More than a third of landlords (36%) told Landbay earlier this year that they feel positive about the future of their BTL businesses – up from just 18% in the wake of last year’s Autumn Budget. Meanwhile, the number of landlords feeling negative about their future business prospects has declined – from nearly half (43%) following the Autumn Budget, to just one-in-five (21%) now.

Just over 40% of landlords (44%) remain neutral about business prospects, which is roughly the same as in previous surveys from last year and in Q2 2024 (40%).

Speaking to Landbay, landlords stated rental demand and strong rental yields as key reasons why they remain optimistic. Those invested for the long term believe property investment is still “very viable” and a “rewarding investment”.

One landlord said: “Whilst landlords are exiting the market, this has caused rents to increase because of the lack of stock, allowing a decent return. It took two hours to rent my last property.”

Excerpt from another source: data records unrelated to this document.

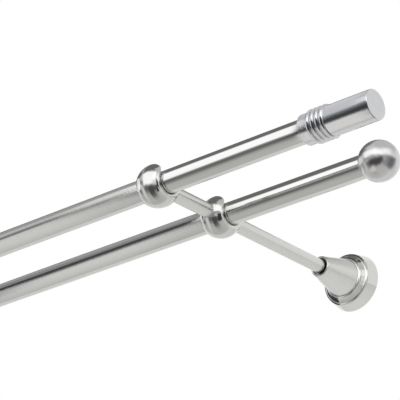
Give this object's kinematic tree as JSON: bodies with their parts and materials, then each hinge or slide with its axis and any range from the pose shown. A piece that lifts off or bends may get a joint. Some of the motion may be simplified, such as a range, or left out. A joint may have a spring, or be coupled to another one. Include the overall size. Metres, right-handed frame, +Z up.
{
  "type": "double curtain pole",
  "caption": "Double curtain pole: two parallel metal tubes held one behind the other by turned wall brackets with ball rings, with ribbed and ball finials.",
  "frame": {"origin": "centre of the right-hand wall plate's back face, on the wall", "axes": "+X along the poles to the right-hand end as seen from the room, +Y into the wall, +Z up"},
  "size_m": [1.284, 0.2286, 0.0424],
  "materials": {
    "pole_steel": "satin brushed along the tube",
    "ring_steel": "polished nickel",
    "arm_steel": "fine satin",
    "cone_steel": "brushed round the cone",
    "rose_steel": "brushed sides, polished rounded steps",
    "ball_steel": "brushed",
    "ribbed_aluminium": "satin turned",
    "plate_steel": "zinc plated",
    "stud_steel": "zinc plated thread",
    "screw_steel": "black oxide"
  },
  "bodies": {
    "root": {"front_pole": "pole_steel", "rear_pole": "pole_steel", "right_wall_plate": "plate_steel", "right_rose": "rose_steel", "right_socket_cone": "cone_steel", "right_wall_stud": "stud_steel", "right_rear_arm": "arm_steel", "right_rear_ring": "ring_steel", "right_rear_ring_back_stud": "stud_steel", "right_rear_ring_front_stud": "stud_steel", "right_front_arm": "arm_steel", "right_front_ring": "ring_steel", "right_front_ring_stud": "stud_steel", "right_rear_ring_screw": "screw_steel", "right_front_ring_screw": "screw_steel", "right_ribbed_finial": "ribbed_aluminium", "right_ball_finial": "ball_steel", "right_ribbed_finial_screw": "screw_steel", "right_ball_finial_screw": "screw_steel", "left_wall_plate": "plate_steel", "left_rose": "rose_steel", "left_socket_cone": "cone_steel", "left_wall_stud": "stud_steel", "left_rear_arm": "arm_steel", "left_rear_ring": "ring_steel", "left_rear_ring_back_stud": "stud_steel", "left_rear_ring_front_stud": "stud_steel", "left_front_arm": "arm_steel", "left_front_ring": "ring_steel", "left_front_ring_stud": "stud_steel", "left_rear_ring_screw": "screw_steel", "left_front_ring_screw": "screw_steel", "left_ribbed_finial": "ribbed_aluminium", "left_ball_finial": "ball_steel", "left_ribbed_finial_screw": "screw_steel", "left_ball_finial_screw": "screw_steel"}
  },
  "joints": []
}
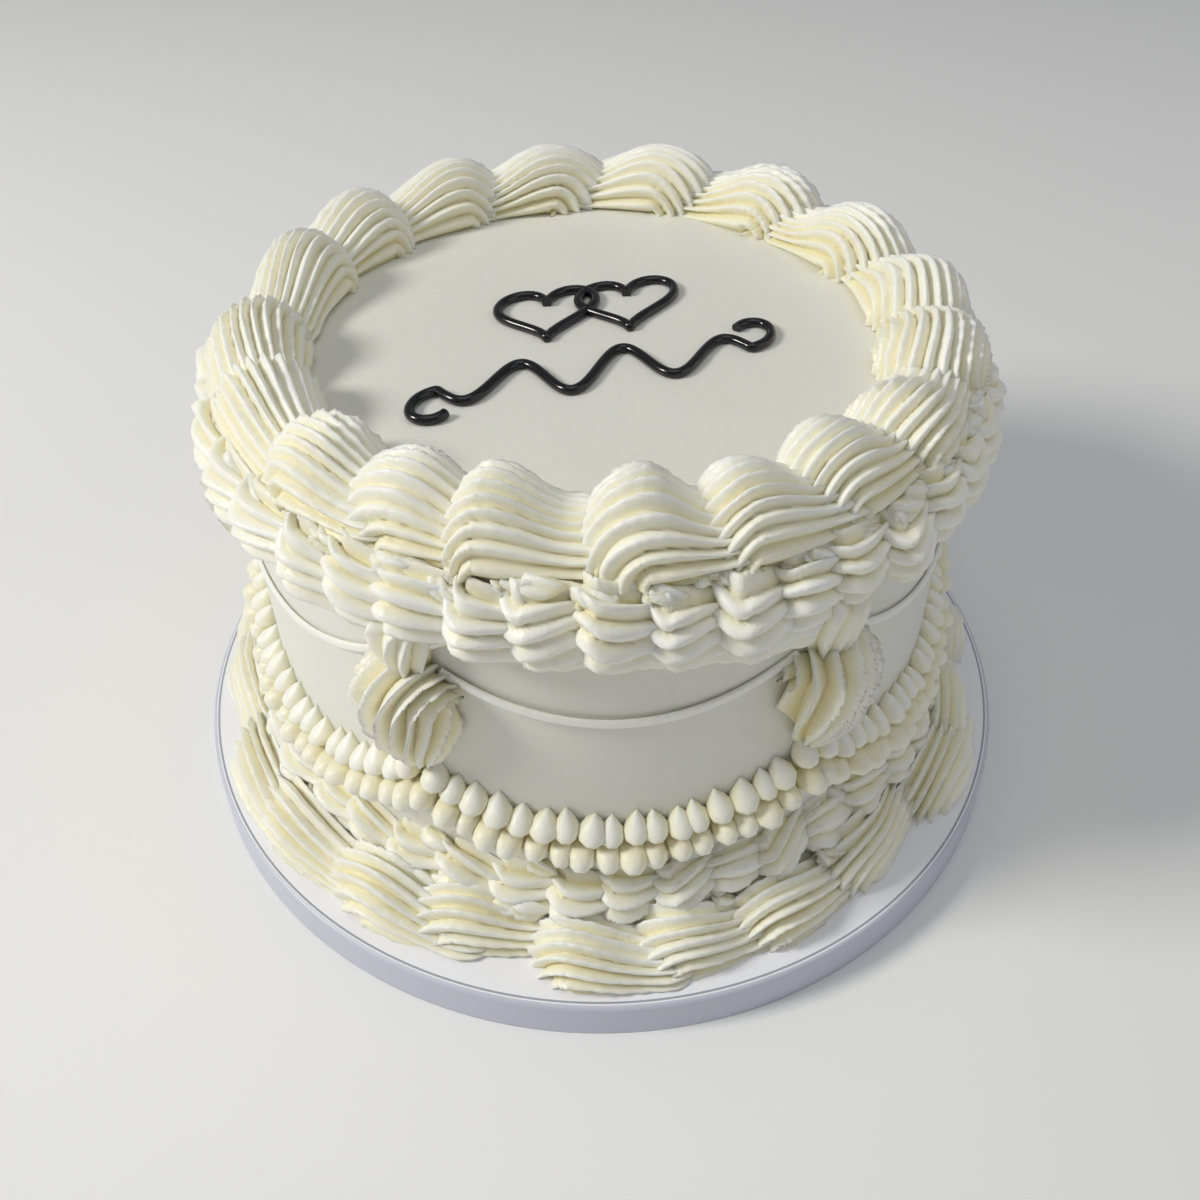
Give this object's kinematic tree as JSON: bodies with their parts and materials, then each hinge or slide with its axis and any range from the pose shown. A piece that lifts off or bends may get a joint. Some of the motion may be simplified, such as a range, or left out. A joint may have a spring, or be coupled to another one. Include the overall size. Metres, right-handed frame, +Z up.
{
  "type": "wedding cake",
  "caption": "Round wedding cake in ivory buttercream with piped shell borders, drop strings and a bead garland, on a white cake drum.",
  "frame": {"origin": "middle of the drum's underside", "axes": "+Z up, -Y towards the viewer of the picture, +X to that viewer's right"},
  "size_m": [0.254, 0.254, 0.1551],
  "materials": {
    "icing": "smoothed ivory buttercream, soft satin",
    "piping": "piped ivory buttercream, soft satin with fine ridges",
    "drum": "white laminated paper over board",
    "gel": "glossy black piping gel"
  },
  "bodies": {
    "root": {"drum": "drum", "cake": "icing", "top_border": "piping", "side_border": "piping", "garland": "piping", "drop_string_1": "piping", "drop_string_2": "piping", "drop_string_3": "piping", "drop_string_4": "piping", "drop_string_5": "piping", "drop_string_6": "piping", "drop_shells_1": "piping", "drop_shells_2": "piping", "drop_shells_3": "piping", "drop_shells_4": "piping", "drop_shells_5": "piping", "drop_shells_6": "piping", "foot_upper_border": "piping", "foot_lower_border": "piping", "gel_hearts": "gel", "gel_scroll": "gel"}
  },
  "joints": []
}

Another said: “I believe that demand for rental will continue, the country cannot build the number of new homes required. Operating as a limited company still works – those owned in personal names are less viable which we intend to address when the time is right.”

All is revealed in Landbay’s latest survey which questions existing landlords on a range of topics to assess their attitude and intentions. The survey uncovers the key factors facing landlords and their thoughts on upcoming regulation, government policy and the future of the buy-to-let market.

Landbay conducted their research in May 2025, polling buy-to-let landlords with portfolios totalling approximately 3,000 properties. The survey took place prior to leaks of potential Treasury plans ahead of this year’s Autumn Budget which could see landlords paying National Insurance (NI) on their rental income. 

Rob Stanton, sales and distribution director at Landbay, says: “It is very encouraging to see landlord confidence rebounding. The data reflects what we are hearing on the ground with high rental demand and strong yields helping to underpin optimism across the sector. 

“On top of that, our survey and lending data tells us that landlords remain committed to the sector – not just staying put, but seizing new investment opportunities available in the market.

“As the data demonstrates, this isn’t the story for everyone and is likely a shifting picture as we head towards the Autumn Budget. As a lender in this space, it is our duty to work closely with our intermediary partners to throw our arms around these landlords, remind them what the sector has to offer and use our broad range of products to give them the confidence to refinance their existing properties and expand their rental portfolios.”